Before we go on, another simple observation. Parametric complexity starts looking a lot less mysterious if you think geometrically. Let's look at min-cut, since it's a bit easier to see what's going on. Any s-t cut is some set of edges, and its capacity is the sum of the corresponding edge capacities. Therefore, the capacity of a cut is a linear function of $\lambda$. Graphically, we can think of this capacity as a line segment starting at $\lambda=p$ and ending at $\lambda=q$.

We can do this for all cuts in the graph (and there are exponentially many of them). What we get is a familiar beast: the arrangement of the collection of line segments. Now what's the min-cut. For any value of $\lambda$, it's the cut with the smallest value. In other words, the function describing the min-cut as a value of $\lambda$ is the lower envelope of this arrangement of line segments, and the function $\rho(f)$ is merely the complexity of this lower envelope (the number of pieces in it).

Now the lower envelope of a collection of lines (note that although these are line segments, they extend across the domain of interest and therefore function as lines for combinatorial purposes) in 2D is linear in the number of lines.
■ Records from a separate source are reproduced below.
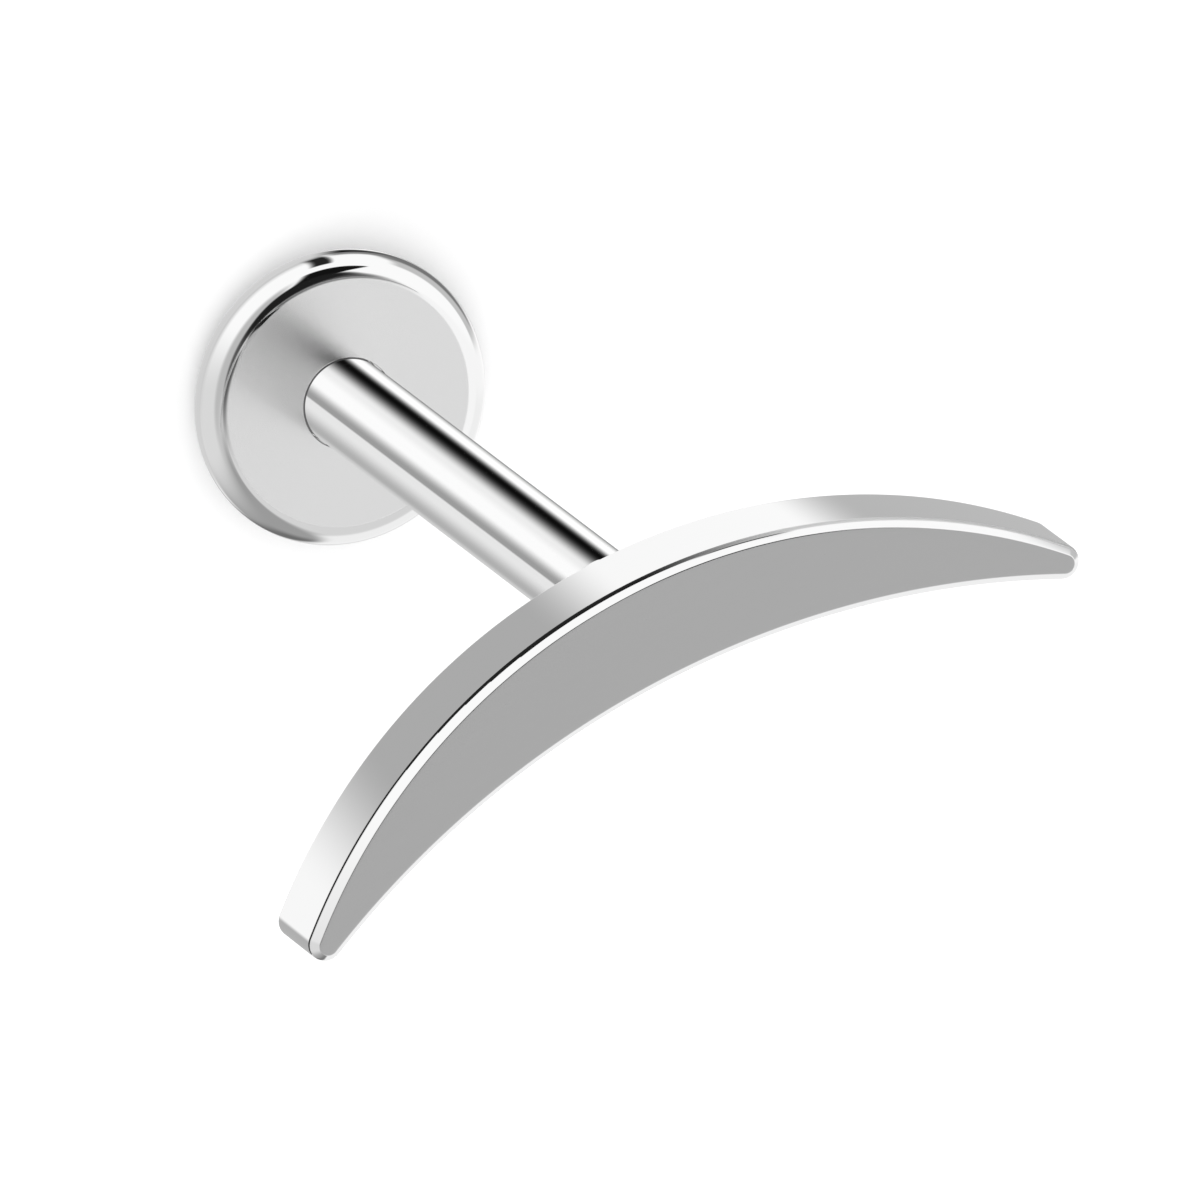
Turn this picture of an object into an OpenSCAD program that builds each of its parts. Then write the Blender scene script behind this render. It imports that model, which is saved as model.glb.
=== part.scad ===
// Labret stud: a flat back disc, a round post and a crescent-shaped top.
//
// The stud stands on its back disc. The origin is the centre of the disc's underside, +Z runs
// up the post, X lies along the crescent from tip to tip, and the crescent's hollow side
// faces +Y. All sizes are in millimetres.

/* [Back disc] */
// Diameter of the back disc
disc_d = 4; // [3.5:0.1:5]
// Thickness of the back disc
disc_t = 0.65; // [0.65:0.05:0.9]
// Radius of the rounded edge, a little under half the thickness
disc_edge_r = 0.32; // [0.1:0.01:0.32]

/* [Post] */
// Diameter of the post, 16 gauge
post_d = 1.2; // [1.1:0.05:1.6]
// Length of the post between the disc and the crescent
post_l = 10; // [6:0.5:12]
// Depth of the socket in the disc that holds the post's foot
seat_depth = 0.35; // [0.2:0.05:0.4]
// Chamfer on both ends of the post
post_chamfer = 0.05; // [0.02:0.01:0.1]

/* [Crescent top] */
// Span of the crescent from tip to tip
span = 11.4; // [9:0.1:13]
// Width of the crescent's band at its middle
band_w = 1.45; // [1.3:0.05:1.8]
// How far the tips reach past the middle line of the band
tip_reach = 2.03; // [1.8:0.01:2.6]
// Radius of the rounded tips
tip_r = 0.23; // [0.18:0.01:0.3]
// Thickness of the crescent plate
plate_t = 1.3; // [0.8:0.1:1.6]
// Bevel round the front edge of the plate
rim_bevel = 0.1; // [0.05:0.01:0.14]
// How far the band's middle line lies from the post's axis, towards the hollow side
band_shift = 0.1; // [0:0.05:0.2]

/* [Hidden pin] */
// Diameter of the pin on the back of the crescent
pin_d = 0.8; // [0.6:0.05:0.85]
// Length of the pin
pin_l = 2.5; // [1.5:0.1:3.5]

/* [Fits] */
// Gap all round a pin or foot and the hole that it sits in
fit_gap = 0.02; // [0.01:0.005:0.04]

/* [Hidden] */
$fn = 96;

// Heights up the post's axis
post_foot_z = disc_t - seat_depth + fit_gap;
plate_z = disc_t + post_l;
post_top_z = plate_z - fit_gap;
bore_depth = pin_l + fit_gap;

// The crescent lies between two circles. A small circle rounds each tip: it touches the
// outer circle from inside and the inner circle from outside. With the tip circle's centre
// at (tip_x, tip_y) from the middle of the band, each radius follows from those contacts.
half_band = band_w / 2;
tip_x = span / 2 - tip_r;
tip_y = tip_reach - tip_r;
outer_r = (tip_x^2 + (tip_y + half_band)^2 - tip_r^2) / (2 * (tip_y + half_band - tip_r));
inner_r = (tip_x^2 + (tip_y - half_band)^2 - tip_r^2) / (2 * (tip_y - half_band + tip_r));
outer_centre = [0, band_shift - half_band + outer_r];
inner_centre = [0, band_shift + half_band + inner_r];
tip_centre = [tip_x, band_shift + tip_y];

// Directions from the tip circle's centre to its two points of contact, and midway between
outer_way = (tip_centre - outer_centre) / norm(tip_centre - outer_centre);
inner_way = (inner_centre - tip_centre) / norm(inner_centre - tip_centre);
end_way = (outer_way + inner_way) / norm(outer_way + inner_way);

// Reach of the cutting shapes, well past the plate
past = 3;

// A solid of revolution whose outline steps in by a 45 degree chamfer at both ends
module chamfered_rod(r, low, high, chamfer) {
    rotate_extrude()
        polygon([
            [0, low],
            [r - chamfer, low],
            [r, low + chamfer],
            [r, high - chamfer],
            [r - chamfer, high],
            [0, high]
        ]);
}

// The outline of half of a disc with a rounded edge
module rounded_edge_profile(r, t, edge_r) {
    square([r - edge_r, t]);
    translate([0, edge_r])
        square([r, t - 2 * edge_r]);
    for (y = [edge_r, t - edge_r])
        translate([r - edge_r, y])
            circle(edge_r);
}

module back_disc() {
    color("lightgray")
        difference() {
            rotate_extrude()
                rounded_edge_profile(disc_d / 2, disc_t, disc_edge_r);
            translate([0, 0, disc_t - seat_depth])
                cylinder(h = seat_depth + past, r = post_d / 2 + fit_gap);
        }
}

module post() {
    color("gainsboro")
        difference() {
            chamfered_rod(post_d / 2, post_foot_z, post_top_z, post_chamfer);
            translate([0, 0, post_top_z - bore_depth])
                cylinder(h = bore_depth + past, r = pin_d / 2 + fit_gap);
        }
}

// The sector beyond the two contacts of a tip circle, where that circle is the outline
module tip_sector(low, high) {
    translate([0, 0, low])
        linear_extrude(height = high - low)
            polygon([
                tip_centre,
                tip_centre + past * outer_way,
                tip_centre + past * end_way,
                tip_centre + past * inner_way
            ]);
}

// A layer of the crescent. Its outline lies inset_low inside the full one at the bottom
// and inset_high inside it at the top.
module crescent_layer(low, high, inset_low, inset_high) {
    difference() {
        translate([outer_centre[0], outer_centre[1], low])
            cylinder(h = high - low, r1 = outer_r - inset_low, r2 = outer_r - inset_high);
        translate([inner_centre[0], inner_centre[1], low])
            cylinder(h = high - low, r1 = inner_r + inset_low, r2 = inner_r + inset_high);
        for (side = [0, 1])
            mirror([side, 0, 0])
                tip_sector(low - past, high + past);
    }
    for (side = [0, 1])
        mirror([side, 0, 0])
            intersection() {
                translate([tip_centre[0], tip_centre[1], low])
                    cylinder(h = high - low, r1 = tip_r - inset_low, r2 = tip_r - inset_high);
                tip_sector(low - past, high + past);
            }
}

module crescent_top() {
    rim_z = plate_z + plate_t - rim_bevel;
    color("darkgray") {
        crescent_layer(plate_z, rim_z, 0, 0);
        crescent_layer(rim_z, plate_z + plate_t, 0, rim_bevel);
        translate([0, 0, plate_z - pin_l])
            cylinder(h = pin_l + plate_t / 2, r = pin_d / 2);
    }
}

back_disc();
post();
crescent_top();
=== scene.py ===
# %% [markdown]
# # A flat-back labret stud
#
# The stud is three pieces of one pale metal: a flat back disc, a round post and a crescent
# plate across the post's end. Nearly all of it is mirror bright or fine satin, so the picture
# is made of two things: shapes whose edges are really rounded, and a studio worth reflecting.
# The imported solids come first. They say where each piece is, and nothing here moves them.

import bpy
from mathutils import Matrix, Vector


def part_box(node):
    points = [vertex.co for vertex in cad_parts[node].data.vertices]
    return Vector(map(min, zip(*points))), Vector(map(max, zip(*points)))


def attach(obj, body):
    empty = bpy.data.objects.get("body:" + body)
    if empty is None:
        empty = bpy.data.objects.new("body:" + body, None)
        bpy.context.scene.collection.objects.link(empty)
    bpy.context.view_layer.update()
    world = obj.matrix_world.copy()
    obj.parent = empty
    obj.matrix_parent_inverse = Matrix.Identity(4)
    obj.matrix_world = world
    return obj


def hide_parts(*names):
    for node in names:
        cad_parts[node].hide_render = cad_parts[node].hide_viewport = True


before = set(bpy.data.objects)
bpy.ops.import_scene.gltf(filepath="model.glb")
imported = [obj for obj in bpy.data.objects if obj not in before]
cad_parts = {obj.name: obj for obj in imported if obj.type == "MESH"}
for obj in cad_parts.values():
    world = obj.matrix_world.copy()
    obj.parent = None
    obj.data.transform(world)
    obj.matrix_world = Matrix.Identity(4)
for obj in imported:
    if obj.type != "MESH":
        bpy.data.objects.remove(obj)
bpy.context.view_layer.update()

# %% Tools and units
import math

import bmesh
import bpy
from mathutils import Matrix, Vector

scene = bpy.context.scene
mm = 0.001

# %% [markdown]
# ## Writing node trees as sums
#
# Finishes, shapes and lights below are all node trees. Wiring Math nodes by hand hides the
# formula, so one small class stands for a node's output. Adding or multiplying two of them
# puts the Math node in and links it, as raising or comparing them does, and `add` puts in any
# other kind of node.


# %% A wire that does arithmetic
def shown_socket(sockets, key):
    """Finds a socket by its number or its name among those that the node shows."""
    shown = [socket for socket in sockets if socket.enabled]
    if isinstance(key, int):
        return shown[key]
    return next(socket for socket in shown if socket.name == key)


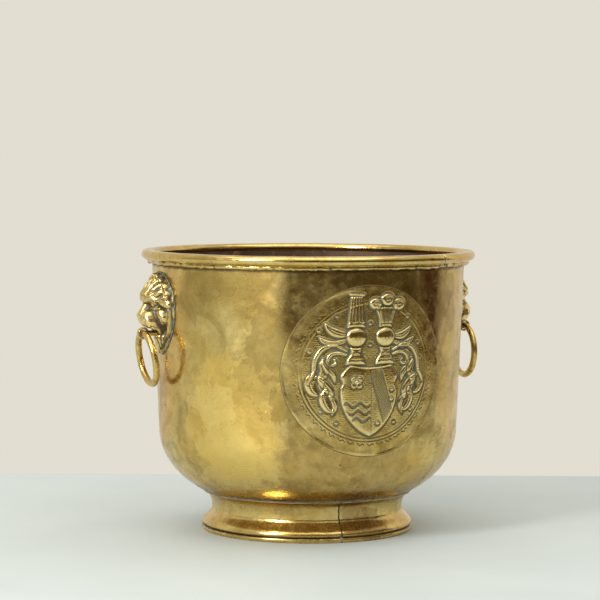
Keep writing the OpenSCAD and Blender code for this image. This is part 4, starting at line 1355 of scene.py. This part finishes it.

Since there are exponentially many cuts, we can expect that the complexity of the lower envelope is exponential. The hard part is showing that all the dependencies (a single edge can participate in many cuts) don't prevent us from achieving this.

Some technical points:
• We assume that non-numeric parts of an input remain fixed for all values of the parameter (i.e an edge doesn't disappear or reappear)
• All linear functions come with rational coefficients.
• The bitsize of the problem is defined as the maximum bitsize of any of the vertex descriptions and the coefficients of the linear functions. Note that although
$\lambda$ can vary continuously, interesting events happen at breakpoints that can be described rationally.
High parametric complexity bounds have already been proved for many problems of interest. Combinatorial linear programming with linear bitsizes has a parametric complexity of $2^{\Omega(n)}$. Min-cost flow has similar complexity, and the same bound can be proved for max-flow with quadratic bitsizes. Mulmuley in fact reproves this last result with what he says is a simpler argument, and also shows that in contrast, the global min-cut problem has polynomial parametric complexity (which is a good thing, since there's a RNC algorithm for it !).

Let's take a closer look at the parametrized complexity of max-flow (actually its dual, min cut). The goal is to come up with a construction that exhibits a parametric complexity exponential in the input. So we need a graph, and a way to parametrize edge capacities.

The graph itself is quite simple. It has a source s, a sink t, and vertices from 1 through n (call this set A) and 1' through n' (call this set B). s is connected to all the interior vertices, as is t. Each of A and B forms a clique. Moreover, vertices i and j', and j and i', are connected (i and j are different). One possible cut of the graph consists of all vertices in A (along with s). Another consists of all vertices in B (along with s). It will turn out that by choosing weights appropriately, both of these will represent min cuts, as will any set formed by exchanging some vertices from A with their prime counterparts in B. Since there are $2^n$ ways of doing this, we'll get the desired bound.

This is where things start getting a little tricky, and I must confess that I don't have a clean way of explaining what happens next (which is a short way of saying that you might be better off reading the relevant construction !). In brief, the idea works like this: an edge from s to i (or i') is given a capacity $w_i T$, where $T = 2^{n+1}$ is a constant, and the capacities are set up to be exponentially decaying: $w_i = (2nT)^{n-i})$. An edge from i to t is given a capacity $w_i(T+\lambda)$, and an edge from i' to t is given capacity $w_i(T-\lambda)$. The parameter $\lambda$ is set to run from -T to T. Note that at these two extremes, either all edges from A to t have capacity zero, or all edges from B to t have capacity zero (making them good candidates for cut edges).

There are also cross edges to consider. An edge from i (or i') to the opposite side has the "default" capacity $w_i T$. However, edges in the cliques (inside A and B) are weighted differently: the edge from i to j in A has capacity $w_i(T - 2^{n-j+1}$, and this is the same for an edge from i' to j'.

What's the capacity of the cut that contains s and A on one side ? We add all edges from s to B ($T \sum w_i$), and all edges from A to B ($Tn(n-1)\sum w_i$) and A to t ($T\sum w_i + n\lambda$). Clearly, this is minimized for $\lambda = -T$, and it turns out that this is in fact a min cut. A similar argument works for a cut containing s and B, and $\lambda = T$.

But what happens as the parameter increases ? Note that it makes no sense to have i and i' on the same side of a cut, because there's no edge between them and so it's always better to keep them separate. This means that the min cut is always "complementary" with respect to A and B, which is useful. It also means that the cut will change by having i and i' swap positions as the parameter increases. The question that remains is how many times this can happen.

It turns out that via a reasonably clever (but with a boring inductive proof) argument, it can be shown that the region spanned by the parameter can be divided into $2^n$ regions by a binary division, and when each region is encoded using a standard bitstring, the string encodes the min cut set (1s denote elements from A, and 0s denote elements from B, and so on). The proof works by arguing that for any region defined by the binary division, the min cut remains invariant, and can be read off from the binary expansion of the region. This is proved by induction on the length of the bitstring.

Finally, since each min cut defines a linear function of the parameter with a different slope, we obtain the desired result: namely that the number of distinct slope changes is exponential.